====== Stored data ======

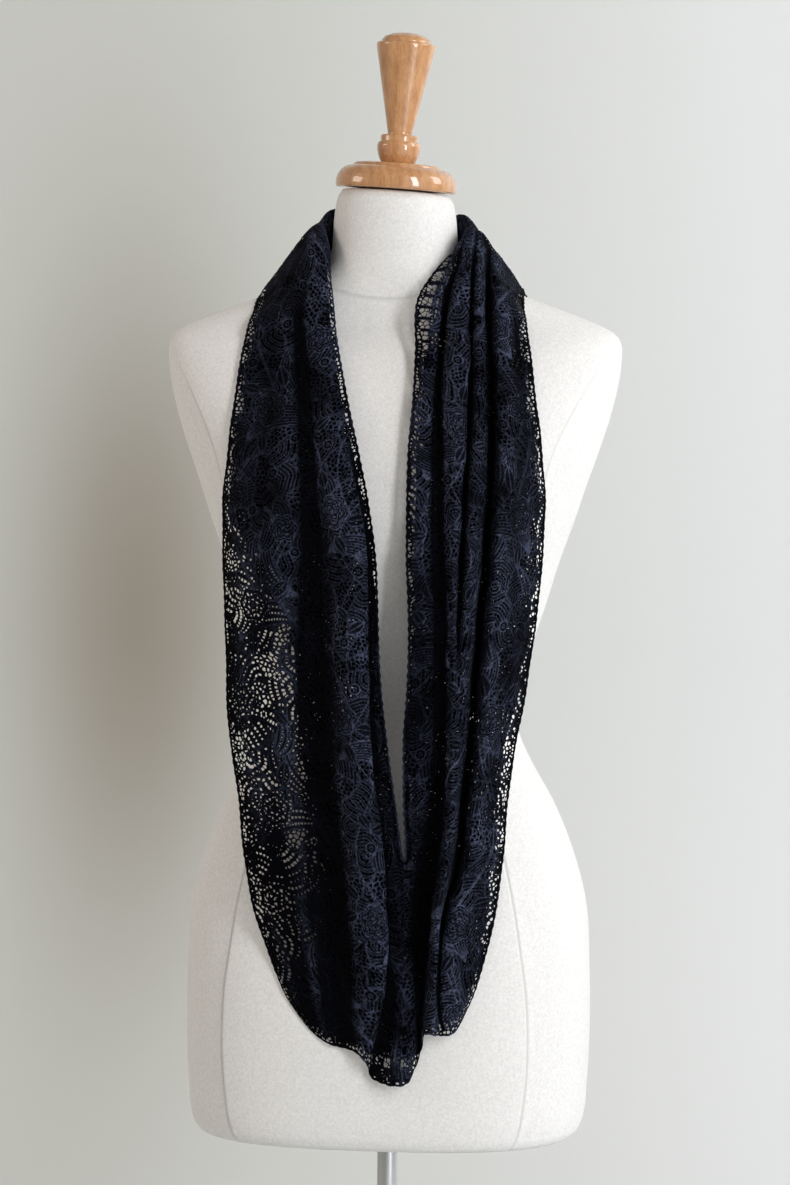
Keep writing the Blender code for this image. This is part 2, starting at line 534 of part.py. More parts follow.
FINIAL_PROFILE = [
    (0, 0), (13.5, 0), (15.2, 2.5), (17.2, 7.0), (18.3, 11.5), (18.5, 15.5), (17.6, 18.2), (15.9, 18.8), (15.9, 23.6),
    (14.9, 24.6), (10.4, 25.2), (10.6, 30), (13.4, 50), (17.2, 72), (21.6, 92), (24.4, 98), (25.1, 101), (24.2, 103.2),
    (19.4, 104.2), (19.2, 105.6), (17.0, 108.8), (12.0, 110.9), (6.0, 111.8), (0, 112),
]
CAP_PROFILE = [
    (0, 0), (49.6, 0), (51.2, 1.2), (51.6, 3.4), (51.4, 7.0), (50.2, 11.5), (47.4, 15.6), (43.6, 18.4), (40.4, 19.4),
    (37.6, 19.6), (37.0, 21.4), (35.6, 22.2), (0, 22.2),
]
BASE_PROFILE = [
    (0, 0), (197.5, 0), (200, 2.5), (199.4, 5.6), (196, 7.4), (120, 11.5), (60, 15.0),
    (32, 18.0), (21, 23.0), (17, 31.0), (16.2, 40.0), (15.0, 41.5), (8.8, 41.5), (8.8, 8.0), (0, 8.0),
]
POLE_PROFILE = [(0, 8.4), (7.7, 8.4), (8.5, 9.2), (8.5, 440), (7.7, 440.8), (0, 440.8)]


def build():
    for item in list(bpy.data.objects):
        bpy.data.objects.remove(item, do_unlink=True)
    lace = {name: make_material(name, (0.012, 0.013, 0.024), 0.75) for name in SPANS}
    jersey = make_material("form_torso", (0.86, 0.85, 0.83), 0.85)
    wood_cap = make_material("neck_cap", (0.55, 0.27, 0.11), 0.3)
    wood_knob = make_material("finial", (0.55, 0.27, 0.11), 0.3)
    chrome = make_material("pole", (0.8, 0.8, 0.82), 0.12, 1.0)
    plate = make_material("base_plate", (0.78, 0.78, 0.8), 0.2, 1.0)

    form_torso(jersey)
    turned("neck_cap", CAP_PROFILE, 36, wood_cap, NECK_TOP_Z + GAP + 0.1, FINIAL_LEAN)
    knob_z = NECK_TOP_Z + GAP + 0.1 + (22.2 + GAP) * math.cos(FINIAL_LEAN)
    knob = turned("finial", FINIAL_PROFILE, 22, wood_knob, knob_z, FINIAL_LEAN)
    knob.data.transform(lean_shift(22.2 + GAP))
    turned("pole", POLE_PROFILE, 24, chrome)
    turned("base_plate", BASE_PROFILE, 40, plate)
    cloth_piece("scarf_left_front", 16, 24, lace["scarf_left_front"])
    cloth_piece("scarf_right_front", 16, 24, lace["scarf_right_front"])
    cloth_piece("scarf_nape", 16, 20, lace["scarf_nape"])
    cloth_piece("scarf_bottom_turn", 10, 48, lace["scarf_bottom_turn"])


def lean_shift(height):
    return Matrix.Translation((height * math.sin(FINIAL_LEAN) * MM, 0.0, 0.0))


build()
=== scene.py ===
"""Lace loop scarf on a dress form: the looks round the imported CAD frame.

The lace, the form's cover, the wood and the stand are surfaces worked out with numpy, and every material is made
of nodes. Tables are in millimetres, as in the part's source: x to the viewer's right, "front" towards the viewer,
z up from the floor.
"""

import math

import bmesh
import bpy
import numpy as np
from bpy.props import FloatProperty, FloatVectorProperty, PointerProperty
from mathutils import Matrix, Vector


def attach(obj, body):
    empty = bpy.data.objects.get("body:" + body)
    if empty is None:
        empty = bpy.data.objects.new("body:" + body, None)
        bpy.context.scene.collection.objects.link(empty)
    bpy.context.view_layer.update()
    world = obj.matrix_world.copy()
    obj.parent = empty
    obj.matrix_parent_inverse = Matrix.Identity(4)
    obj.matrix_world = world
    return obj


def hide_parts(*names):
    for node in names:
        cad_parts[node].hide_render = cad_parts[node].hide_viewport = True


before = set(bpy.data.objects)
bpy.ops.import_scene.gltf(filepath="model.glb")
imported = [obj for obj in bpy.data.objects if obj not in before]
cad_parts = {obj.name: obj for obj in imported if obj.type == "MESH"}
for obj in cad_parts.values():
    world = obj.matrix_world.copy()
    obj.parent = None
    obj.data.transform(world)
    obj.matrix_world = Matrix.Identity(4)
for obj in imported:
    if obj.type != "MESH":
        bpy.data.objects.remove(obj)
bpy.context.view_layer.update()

bl_info = {
    "name": "Lace loop on a dress form",
    "version": (1, 0, 0),
    "blender": (4, 5, 0),
    "location": "3D view > Sidebar > Lace loop",
    "description": "Builds the lace loop, its dress form, the turned wood and the stand as separate pieces",
    "category": "Object",
}

MM = 0.001                   # metres in a millimetre
ROOT = "root"                # the one body of the frame
CLOTH_CLEAR = 1.3            # from the form's surface to the middle of the cloth
HEM_Z = 386.5                # underside of the form
SOCKET_RADIUS = 8.8
SOCKET_TOP = 446.0
NECK_FOOT_Z = 1112.0         # from here up the rings of the neck tilt with the wood
NECK_RIM_Z = 1183.0
NECK_TOP_Z = 1184.5
WOOD_LEAN = math.radians(3.7)
WOOD_GAP = 0.3               # between one turned piece and the next
CAP_LIFT = 0.1               # more room under the cap, for the rim that leans

# Dress form, level by level: height, half width, depth in front, depth behind, squareness
FORM_LEVELS = [
    (386.5, 150.0, 102.0, 103.0, 2.6),
    (388.5, 156.0, 108.0, 109.0, 2.6),
    (393.0, 161.5, 112.5, 113.5, 2.6),
    (402.0, 165.5, 115.5, 116.5, 2.6),
    (430.0, 168.5, 117.5, 118.5, 2.6),
    (470.0, 170.5, 119.0, 119.5, 2.6),
    (530.0, 170.0, 118.5, 120.0, 2.6),
    (582.0, 167.0, 115.0, 118.0, 2.5),
    (625.0, 156.0, 109.5, 111.0, 2.45),
    (667.0, 139.0, 103.0, 100.0, 2.4),
    (701.0, 120.0, 96.0, 90.0, 2.35),
    (724.0, 109.5, 91.5, 85.0, 2.3),
    (748.0, 105.5, 89.0, 82.0, 2.3),
    (775.0, 109.0, 91.0, 82.0, 2.3),
    (803.0, 120.0, 96.0, 85.0, 2.3),
    (837.0, 131.5, 102.0, 90.0, 2.3),
    (871.0, 142.0, 108.0, 95.0, 2.3),
    (906.0, 154.5, 112.0, 99.0, 2.3),
    (939.0, 165.5, 109.0, 101.0, 2.35),
    (976.0, 178.5, 101.0, 102.0, 2.4),
    (1011.0, 188.5, 89.0, 100.0, 2.45),
    (1032.0, 192.5, 79.0, 95.0, 2.5),
    (1046.0, 193.5, 71.0, 89.0, 2.5),
    (1056.0, 193.0, 64.0, 83.0, 2.5),
    (1064.0, 188.0, 58.0, 77.0, 2.4),
    (1070.0, 178.0, 54.5, 72.5, 2.35),
    (1078.0, 159.0, 52.5, 68.5, 2.3),
    (1087.0, 135.0, 51.5, 65.0, 2.2),
    (1095.0, 112.5, 51.5, 62.5, 2.1),
    (1103.0, 89.0, 52.0, 60.0, 2.05),
    (1112.0, 70.0, 52.5, 57.5, 2.0),
    (1121.0, 59.5, 52.5, 55.5, 2.0),
    (1132.0, 54.5, 52.0, 53.5, 2.0),
    (1145.0, 53.0, 52.0, 52.5, 2.0),
    (1160.0, 52.0, 51.5, 51.5, 2.0),
    (1171.0, 50.5, 50.0, 50.0, 2.0),
    (1178.0, 48.5, 48.0, 48.0, 2.0),
    (1183.0, 45.0, 44.5, 44.5, 2.0),
]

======

• What this task involves: Starting at the line that contains "knob.data.transform(lean_shift(22.2 + GAP))", set down every line up to and including the line that contains "obj.matrix_parent_inverse = Matrix.Identity(4)", exactly as given, and no other line.

• Written solution:
    knob.data.transform(lean_shift(22.2 + GAP))
    turned("pole", POLE_PROFILE, 24, chrome)
    turned("base_plate", BASE_PROFILE, 40, plate)
    cloth_piece("scarf_left_front", 16, 24, lace["scarf_left_front"])
    cloth_piece("scarf_right_front", 16, 24, lace["scarf_right_front"])
    cloth_piece("scarf_nape", 16, 20, lace["scarf_nape"])
    cloth_piece("scarf_bottom_turn", 10, 48, lace["scarf_bottom_turn"])


def lean_shift(height):
    return Matrix.Translation((height * math.sin(FINIAL_LEAN) * MM, 0.0, 0.0))


build()
=== scene.py ===
"""Lace loop scarf on a dress form: the looks round the imported CAD frame.

The lace, the form's cover, the wood and the stand are surfaces worked out with numpy, and every material is made
of nodes. Tables are in millimetres, as in the part's source: x to the viewer's right, "front" towards the viewer,
z up from the floor.
"""

import math

import bmesh
import bpy
import numpy as np
from bpy.props import FloatProperty, FloatVectorProperty, PointerProperty
from mathutils import Matrix, Vector


def attach(obj, body):
    empty = bpy.data.objects.get("body:" + body)
    if empty is None:
        empty = bpy.data.objects.new("body:" + body, None)
        bpy.context.scene.collection.objects.link(empty)
    bpy.context.view_layer.update()
    world = obj.matrix_world.copy()
    obj.parent = empty
    obj.matrix_parent_inverse = Matrix.Identity(4)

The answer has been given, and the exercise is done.